### Records supplied
--*--

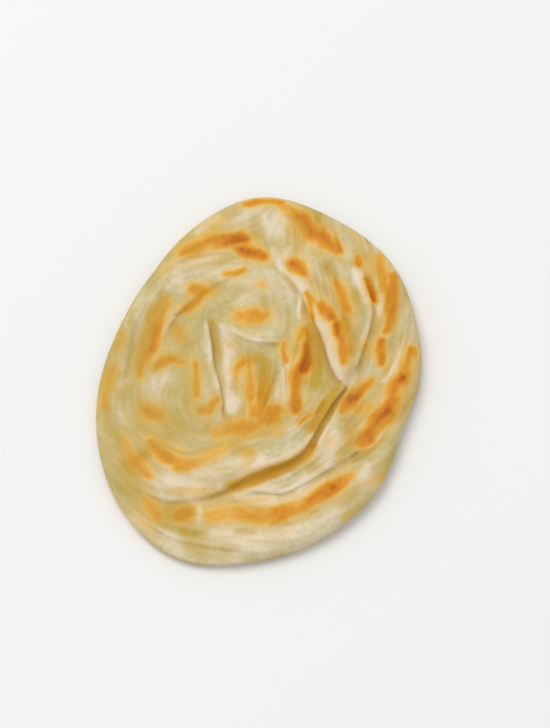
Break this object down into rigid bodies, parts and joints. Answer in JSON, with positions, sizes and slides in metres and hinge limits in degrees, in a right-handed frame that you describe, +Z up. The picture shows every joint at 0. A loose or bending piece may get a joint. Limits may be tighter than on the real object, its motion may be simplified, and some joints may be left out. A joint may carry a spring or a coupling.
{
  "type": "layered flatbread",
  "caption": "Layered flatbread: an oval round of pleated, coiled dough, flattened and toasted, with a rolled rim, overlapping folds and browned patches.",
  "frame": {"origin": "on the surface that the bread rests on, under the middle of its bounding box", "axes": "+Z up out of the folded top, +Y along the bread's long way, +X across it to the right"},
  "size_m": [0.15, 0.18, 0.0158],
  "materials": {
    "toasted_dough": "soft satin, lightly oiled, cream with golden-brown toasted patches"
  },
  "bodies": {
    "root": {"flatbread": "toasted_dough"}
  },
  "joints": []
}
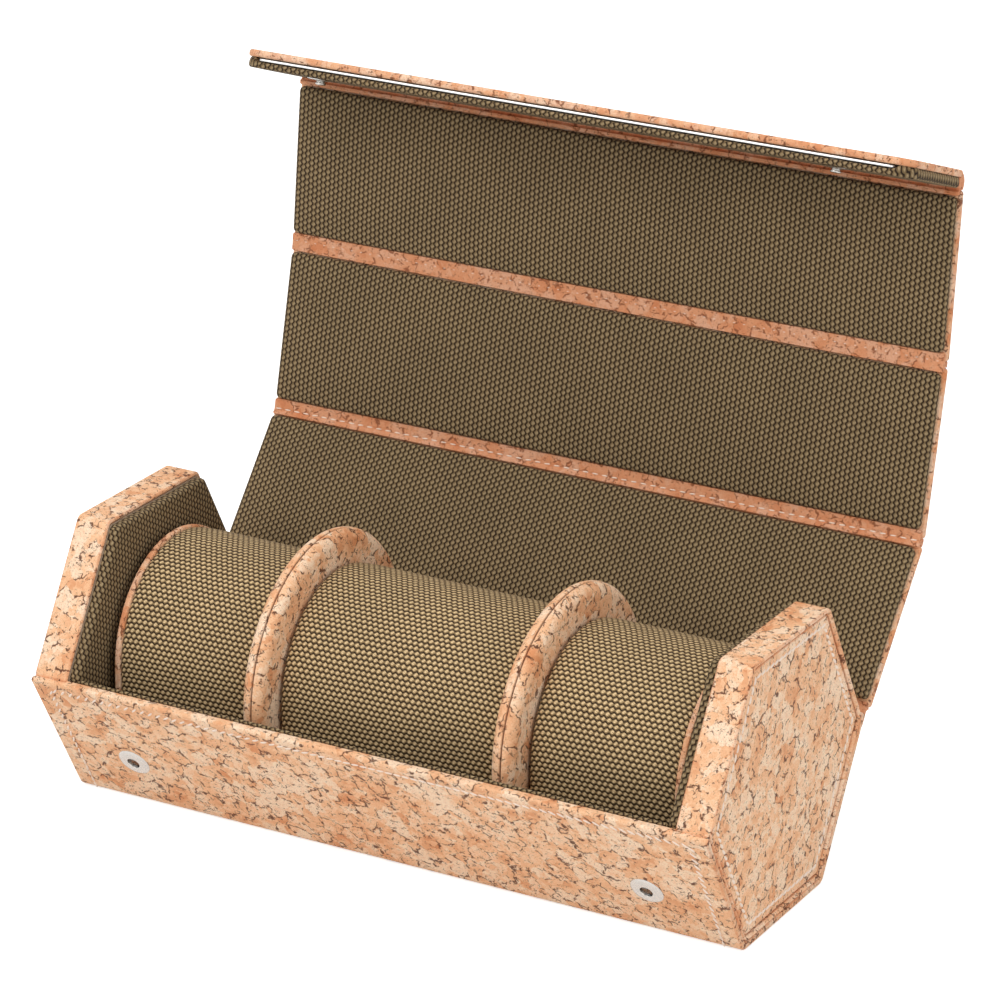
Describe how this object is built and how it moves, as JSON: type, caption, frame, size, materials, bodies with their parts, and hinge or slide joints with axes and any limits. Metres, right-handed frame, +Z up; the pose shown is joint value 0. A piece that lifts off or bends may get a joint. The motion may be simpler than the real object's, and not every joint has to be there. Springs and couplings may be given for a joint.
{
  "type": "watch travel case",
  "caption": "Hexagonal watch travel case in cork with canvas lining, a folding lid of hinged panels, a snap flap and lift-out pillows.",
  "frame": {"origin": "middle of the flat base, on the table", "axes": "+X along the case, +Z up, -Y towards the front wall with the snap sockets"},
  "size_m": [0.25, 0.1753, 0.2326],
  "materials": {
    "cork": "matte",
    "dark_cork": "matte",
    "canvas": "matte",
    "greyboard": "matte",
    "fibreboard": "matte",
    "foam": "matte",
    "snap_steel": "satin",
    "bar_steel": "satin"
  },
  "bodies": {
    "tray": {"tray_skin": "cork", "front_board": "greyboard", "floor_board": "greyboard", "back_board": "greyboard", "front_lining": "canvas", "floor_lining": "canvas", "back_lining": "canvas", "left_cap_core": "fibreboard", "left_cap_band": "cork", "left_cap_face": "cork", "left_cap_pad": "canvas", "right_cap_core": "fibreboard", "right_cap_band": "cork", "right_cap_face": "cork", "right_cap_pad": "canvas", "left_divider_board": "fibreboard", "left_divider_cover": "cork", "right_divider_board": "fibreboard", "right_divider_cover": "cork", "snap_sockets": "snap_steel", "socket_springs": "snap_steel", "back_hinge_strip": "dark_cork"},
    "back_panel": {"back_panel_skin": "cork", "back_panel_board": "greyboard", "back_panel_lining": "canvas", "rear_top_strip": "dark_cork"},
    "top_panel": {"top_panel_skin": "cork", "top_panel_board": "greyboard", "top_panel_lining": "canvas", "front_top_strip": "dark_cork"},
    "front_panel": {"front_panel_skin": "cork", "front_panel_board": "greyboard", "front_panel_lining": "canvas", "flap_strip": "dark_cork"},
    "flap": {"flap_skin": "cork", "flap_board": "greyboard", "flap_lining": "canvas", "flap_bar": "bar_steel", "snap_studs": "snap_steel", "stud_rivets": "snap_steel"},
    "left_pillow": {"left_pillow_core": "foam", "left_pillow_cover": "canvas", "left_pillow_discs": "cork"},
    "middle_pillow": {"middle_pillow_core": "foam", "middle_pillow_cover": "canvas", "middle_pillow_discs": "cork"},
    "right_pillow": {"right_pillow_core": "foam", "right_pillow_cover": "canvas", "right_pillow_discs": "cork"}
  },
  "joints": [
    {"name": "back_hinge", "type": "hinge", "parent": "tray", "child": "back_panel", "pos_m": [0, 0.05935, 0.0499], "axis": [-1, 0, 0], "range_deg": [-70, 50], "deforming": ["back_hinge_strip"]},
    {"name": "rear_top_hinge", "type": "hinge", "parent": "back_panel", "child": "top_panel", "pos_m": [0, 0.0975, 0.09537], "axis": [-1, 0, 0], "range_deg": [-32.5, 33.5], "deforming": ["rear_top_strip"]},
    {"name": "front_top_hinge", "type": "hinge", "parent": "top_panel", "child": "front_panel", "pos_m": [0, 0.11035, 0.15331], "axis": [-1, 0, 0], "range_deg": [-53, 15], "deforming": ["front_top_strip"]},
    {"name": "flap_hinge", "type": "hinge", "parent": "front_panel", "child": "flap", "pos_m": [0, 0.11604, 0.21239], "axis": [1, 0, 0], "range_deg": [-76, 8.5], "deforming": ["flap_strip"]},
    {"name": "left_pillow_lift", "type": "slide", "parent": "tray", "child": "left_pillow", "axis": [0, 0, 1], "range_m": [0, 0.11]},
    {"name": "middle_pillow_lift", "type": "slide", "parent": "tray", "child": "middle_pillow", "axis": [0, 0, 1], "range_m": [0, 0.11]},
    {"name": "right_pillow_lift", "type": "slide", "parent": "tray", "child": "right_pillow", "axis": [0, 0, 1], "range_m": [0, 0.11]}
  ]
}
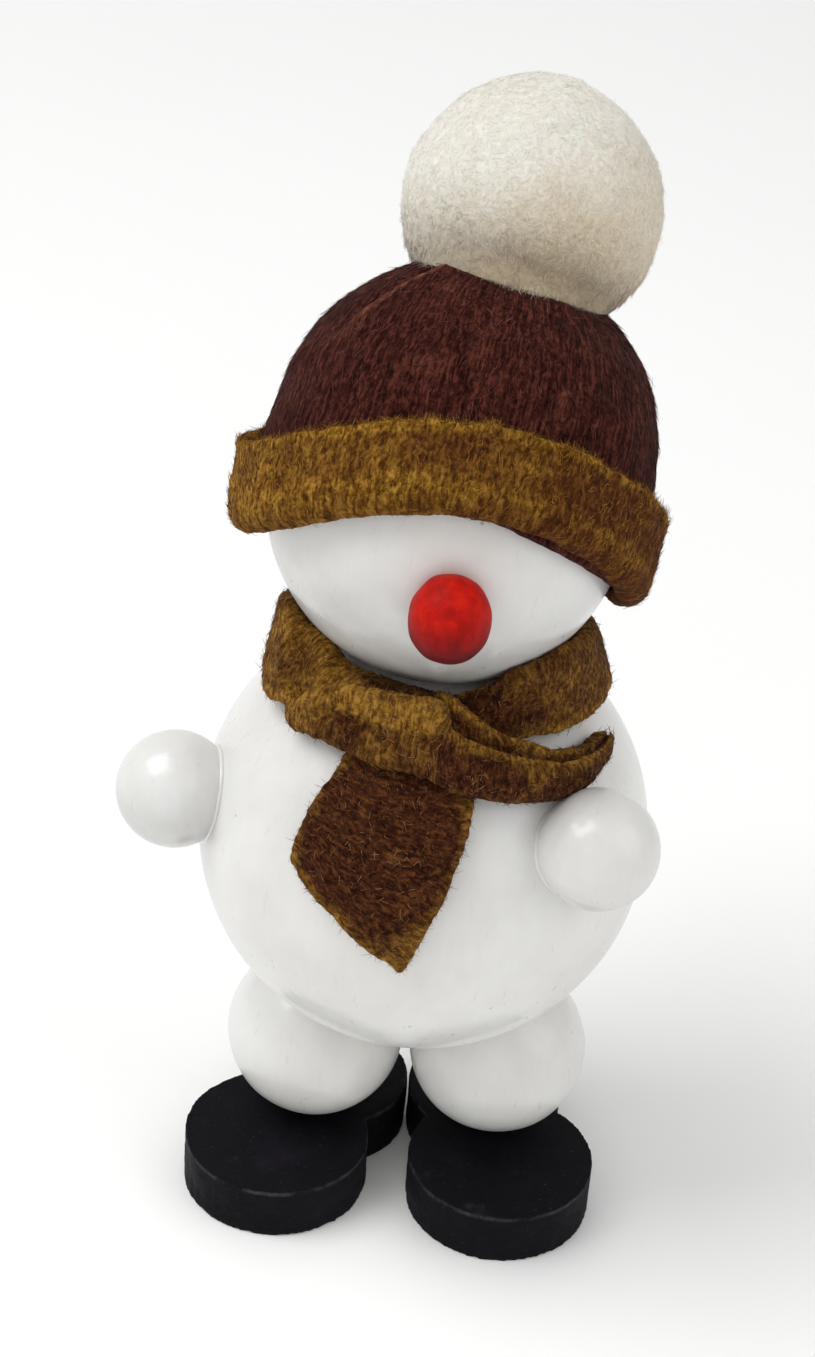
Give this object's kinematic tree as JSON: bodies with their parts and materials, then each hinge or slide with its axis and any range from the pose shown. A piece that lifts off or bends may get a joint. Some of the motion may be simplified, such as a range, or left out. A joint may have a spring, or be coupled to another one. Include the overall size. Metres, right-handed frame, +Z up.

--*--

### Short task
Reproduce the records in full, exactly as written.

### Answer below
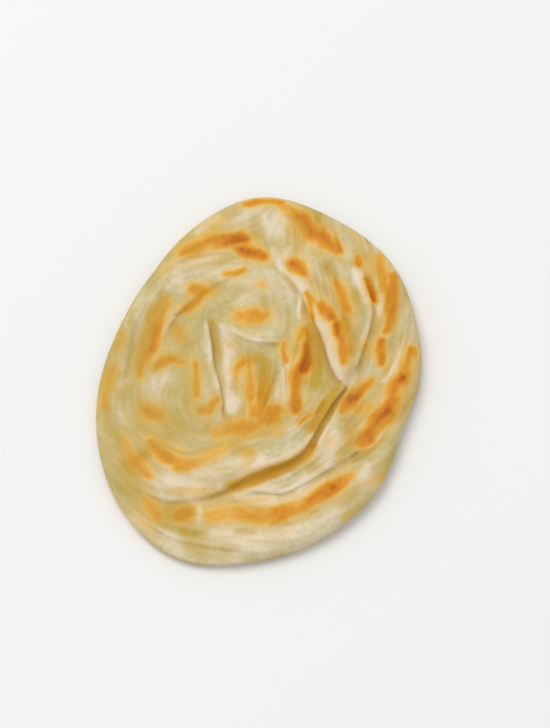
Break this object down into rigid bodies, parts and joints. Answer in JSON, with positions, sizes and slides in metres and hinge limits in degrees, in a right-handed frame that you describe, +Z up. The picture shows every joint at 0. A loose or bending piece may get a joint. Limits may be tighter than on the real object, its motion may be simplified, and some joints may be left out. A joint may carry a spring or a coupling.
{
  "type": "layered flatbread",
  "caption": "Layered flatbread: an oval round of pleated, coiled dough, flattened and toasted, with a rolled rim, overlapping folds and browned patches.",
  "frame": {"origin": "on the surface that the bread rests on, under the middle of its bounding box", "axes": "+Z up out of the folded top, +Y along the bread's long way, +X across it to the right"},
  "size_m": [0.15, 0.18, 0.0158],
  "materials": {
    "toasted_dough": "soft satin, lightly oiled, cream with golden-brown toasted patches"
  },
  "bodies": {
    "root": {"flatbread": "toasted_dough"}
  },
  "joints": []
}
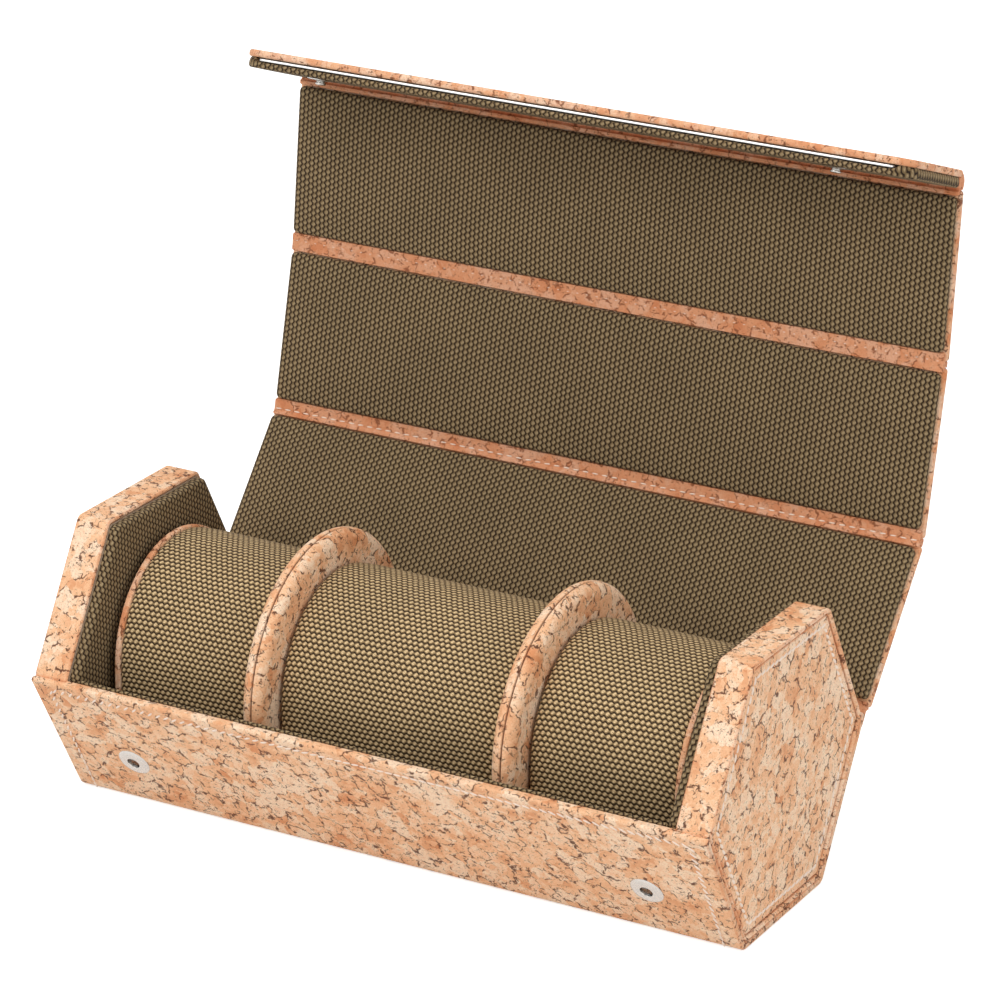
Describe how this object is built and how it moves, as JSON: type, caption, frame, size, materials, bodies with their parts, and hinge or slide joints with axes and any limits. Metres, right-handed frame, +Z up; the pose shown is joint value 0. A piece that lifts off or bends may get a joint. The motion may be simpler than the real object's, and not every joint has to be there. Springs and couplings may be given for a joint.
{
  "type": "watch travel case",
  "caption": "Hexagonal watch travel case in cork with canvas lining, a folding lid of hinged panels, a snap flap and lift-out pillows.",
  "frame": {"origin": "middle of the flat base, on the table", "axes": "+X along the case, +Z up, -Y towards the front wall with the snap sockets"},
  "size_m": [0.25, 0.1753, 0.2326],
  "materials": {
    "cork": "matte",
    "dark_cork": "matte",
    "canvas": "matte",
    "greyboard": "matte",
    "fibreboard": "matte",
    "foam": "matte",
    "snap_steel": "satin",
    "bar_steel": "satin"
  },
  "bodies": {
    "tray": {"tray_skin": "cork", "front_board": "greyboard", "floor_board": "greyboard", "back_board": "greyboard", "front_lining": "canvas", "floor_lining": "canvas", "back_lining": "canvas", "left_cap_core": "fibreboard", "left_cap_band": "cork", "left_cap_face": "cork", "left_cap_pad": "canvas", "right_cap_core": "fibreboard", "right_cap_band": "cork", "right_cap_face": "cork", "right_cap_pad": "canvas", "left_divider_board": "fibreboard", "left_divider_cover": "cork", "right_divider_board": "fibreboard", "right_divider_cover": "cork", "snap_sockets": "snap_steel", "socket_springs": "snap_steel", "back_hinge_strip": "dark_cork"},
    "back_panel": {"back_panel_skin": "cork", "back_panel_board": "greyboard", "back_panel_lining": "canvas", "rear_top_strip": "dark_cork"},
    "top_panel": {"top_panel_skin": "cork", "top_panel_board": "greyboard", "top_panel_lining": "canvas", "front_top_strip": "dark_cork"},
    "front_panel": {"front_panel_skin": "cork", "front_panel_board": "greyboard", "front_panel_lining": "canvas", "flap_strip": "dark_cork"},
    "flap": {"flap_skin": "cork", "flap_board": "greyboard", "flap_lining": "canvas", "flap_bar": "bar_steel", "snap_studs": "snap_steel", "stud_rivets": "snap_steel"},
    "left_pillow": {"left_pillow_core": "foam", "left_pillow_cover": "canvas", "left_pillow_discs": "cork"},
    "middle_pillow": {"middle_pillow_core": "foam", "middle_pillow_cover": "canvas", "middle_pillow_discs": "cork"},
    "right_pillow": {"right_pillow_core": "foam", "right_pillow_cover": "canvas", "right_pillow_discs": "cork"}
  },
  "joints": [
    {"name": "back_hinge", "type": "hinge", "parent": "tray", "child": "back_panel", "pos_m": [0, 0.05935, 0.0499], "axis": [-1, 0, 0], "range_deg": [-70, 50], "deforming": ["back_hinge_strip"]},
    {"name": "rear_top_hinge", "type": "hinge", "parent": "back_panel", "child": "top_panel", "pos_m": [0, 0.0975, 0.09537], "axis": [-1, 0, 0], "range_deg": [-32.5, 33.5], "deforming": ["rear_top_strip"]},
    {"name": "front_top_hinge", "type": "hinge", "parent": "top_panel", "child": "front_panel", "pos_m": [0, 0.11035, 0.15331], "axis": [-1, 0, 0], "range_deg": [-53, 15], "deforming": ["front_top_strip"]},
    {"name": "flap_hinge", "type": "hinge", "parent": "front_panel", "child": "flap", "pos_m": [0, 0.11604, 0.21239], "axis": [1, 0, 0], "range_deg": [-76, 8.5], "deforming": ["flap_strip"]},
    {"name": "left_pillow_lift", "type": "slide", "parent": "tray", "child": "left_pillow", "axis": [0, 0, 1], "range_m": [0, 0.11]},
    {"name": "middle_pillow_lift", "type": "slide", "parent": "tray", "child": "middle_pillow", "axis": [0, 0, 1], "range_m": [0, 0.11]},
    {"name": "right_pillow_lift", "type": "slide", "parent": "tray", "child": "right_pillow", "axis": [0, 0, 1], "range_m": [0, 0.11]}
  ]
}
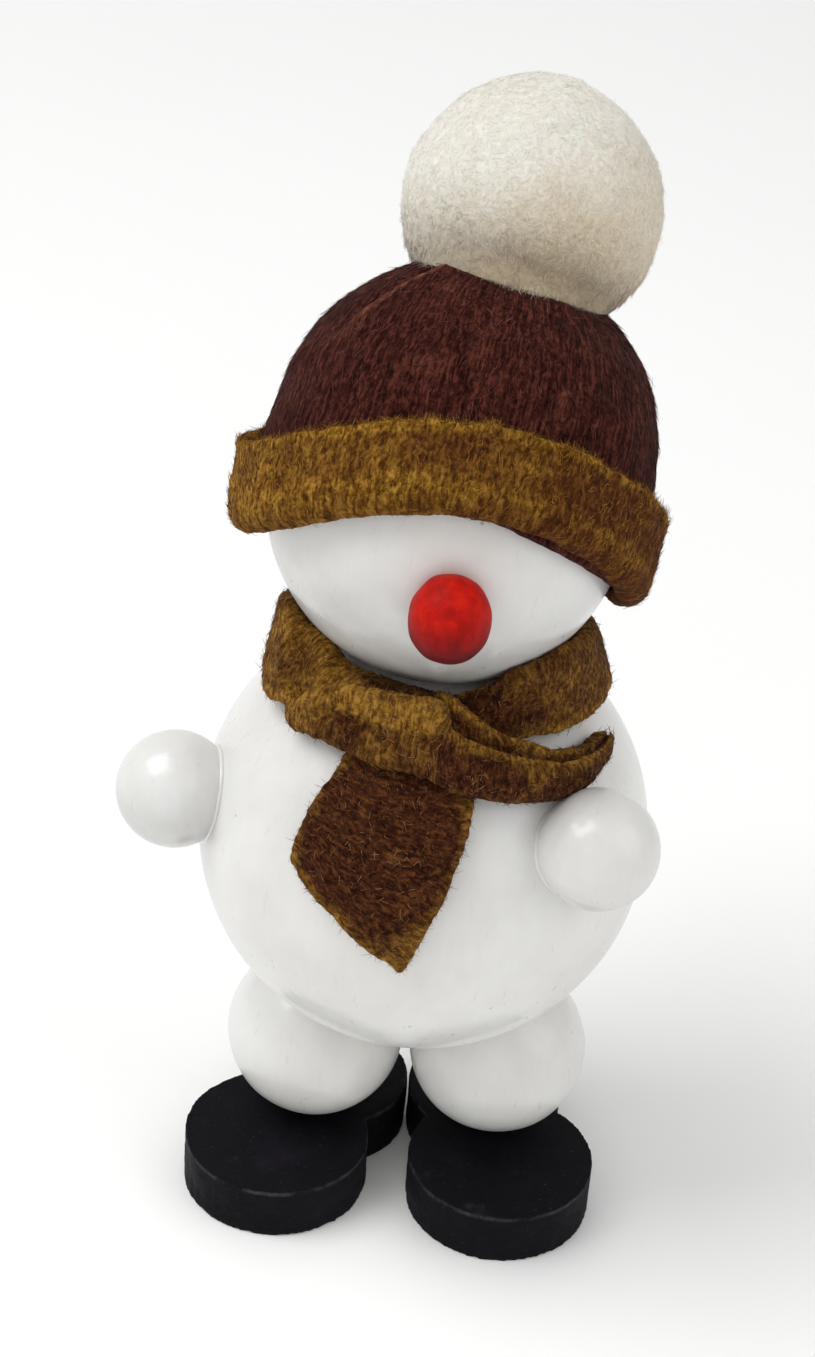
Give this object's kinematic tree as JSON: bodies with their parts and materials, then each hinge or slide with its axis and any range from the pose shown. A piece that lifts off or bends may get a joint. Some of the motion may be simplified, such as a range, or left out. A joint may have a spring, or be coupled to another one. Include the overall size. Metres, right-handed frame, +Z up.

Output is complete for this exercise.